▶ _Task to carry out_: Identify each line below containing the string "that" and copy it.

----

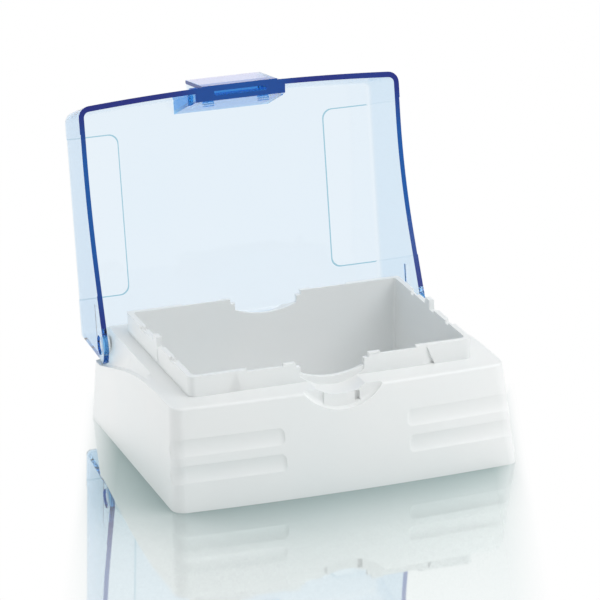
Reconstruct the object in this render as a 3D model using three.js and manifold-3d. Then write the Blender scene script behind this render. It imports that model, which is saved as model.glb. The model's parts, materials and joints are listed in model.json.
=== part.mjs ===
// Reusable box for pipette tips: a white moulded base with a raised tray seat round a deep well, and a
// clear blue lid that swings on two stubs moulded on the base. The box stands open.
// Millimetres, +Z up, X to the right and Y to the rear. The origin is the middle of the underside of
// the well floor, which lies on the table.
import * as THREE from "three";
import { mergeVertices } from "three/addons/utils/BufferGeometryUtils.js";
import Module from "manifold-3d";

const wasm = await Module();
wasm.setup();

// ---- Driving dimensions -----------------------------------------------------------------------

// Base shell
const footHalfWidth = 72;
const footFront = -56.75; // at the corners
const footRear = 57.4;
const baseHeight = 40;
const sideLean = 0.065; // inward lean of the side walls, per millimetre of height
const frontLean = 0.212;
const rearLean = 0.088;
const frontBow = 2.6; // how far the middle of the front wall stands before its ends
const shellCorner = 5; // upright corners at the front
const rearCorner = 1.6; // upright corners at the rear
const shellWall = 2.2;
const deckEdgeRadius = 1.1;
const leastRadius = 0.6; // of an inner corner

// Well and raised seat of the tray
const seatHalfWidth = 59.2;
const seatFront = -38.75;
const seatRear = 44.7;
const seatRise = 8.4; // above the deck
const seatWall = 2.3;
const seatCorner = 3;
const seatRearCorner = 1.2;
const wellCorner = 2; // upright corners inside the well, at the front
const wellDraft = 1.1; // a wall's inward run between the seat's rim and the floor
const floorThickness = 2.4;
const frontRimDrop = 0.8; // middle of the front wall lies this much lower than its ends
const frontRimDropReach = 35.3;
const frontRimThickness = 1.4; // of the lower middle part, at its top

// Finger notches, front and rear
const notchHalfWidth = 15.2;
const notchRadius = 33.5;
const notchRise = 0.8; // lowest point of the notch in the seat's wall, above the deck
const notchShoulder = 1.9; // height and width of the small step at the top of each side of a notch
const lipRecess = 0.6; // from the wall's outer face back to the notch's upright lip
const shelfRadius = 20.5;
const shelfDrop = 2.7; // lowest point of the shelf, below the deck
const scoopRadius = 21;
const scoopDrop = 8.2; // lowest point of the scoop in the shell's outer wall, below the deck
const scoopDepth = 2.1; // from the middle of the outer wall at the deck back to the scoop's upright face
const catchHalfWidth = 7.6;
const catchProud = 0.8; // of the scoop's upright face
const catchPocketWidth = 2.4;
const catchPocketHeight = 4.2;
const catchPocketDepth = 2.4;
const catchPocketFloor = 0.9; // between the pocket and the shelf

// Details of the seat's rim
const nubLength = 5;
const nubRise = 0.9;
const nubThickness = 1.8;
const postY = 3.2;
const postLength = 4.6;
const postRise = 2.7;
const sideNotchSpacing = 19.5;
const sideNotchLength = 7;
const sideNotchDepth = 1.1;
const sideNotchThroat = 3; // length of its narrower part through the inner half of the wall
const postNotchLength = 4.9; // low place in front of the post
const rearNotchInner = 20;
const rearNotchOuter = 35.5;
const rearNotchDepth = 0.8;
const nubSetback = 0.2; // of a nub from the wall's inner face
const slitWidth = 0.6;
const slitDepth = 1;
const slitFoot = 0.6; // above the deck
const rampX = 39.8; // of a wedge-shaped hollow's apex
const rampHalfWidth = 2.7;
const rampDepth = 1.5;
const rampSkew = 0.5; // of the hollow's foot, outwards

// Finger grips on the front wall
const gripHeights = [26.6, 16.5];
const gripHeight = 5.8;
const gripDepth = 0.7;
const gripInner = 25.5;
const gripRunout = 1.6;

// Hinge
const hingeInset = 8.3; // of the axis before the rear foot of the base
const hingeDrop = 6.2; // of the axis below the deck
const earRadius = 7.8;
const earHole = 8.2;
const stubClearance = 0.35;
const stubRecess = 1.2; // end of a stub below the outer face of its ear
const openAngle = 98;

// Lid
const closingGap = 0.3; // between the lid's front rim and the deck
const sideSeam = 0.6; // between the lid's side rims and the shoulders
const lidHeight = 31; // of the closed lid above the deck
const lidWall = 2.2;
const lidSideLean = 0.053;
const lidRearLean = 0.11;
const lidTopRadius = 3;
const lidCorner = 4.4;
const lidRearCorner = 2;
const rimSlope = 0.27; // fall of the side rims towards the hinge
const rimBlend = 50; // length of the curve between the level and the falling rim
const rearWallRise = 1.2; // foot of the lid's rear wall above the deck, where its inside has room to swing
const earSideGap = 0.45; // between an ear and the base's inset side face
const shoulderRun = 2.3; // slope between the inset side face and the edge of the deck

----

▶ _Full output_:
Reconstruct the object in this render as a 3D model using three.js and manifold-3d. Then write the Blender scene script behind this render. It imports that model, which is saved as model.glb. The model's parts, materials and joints are listed in model.json.
// clear blue lid that swings on two stubs moulded on the base. The box stands open.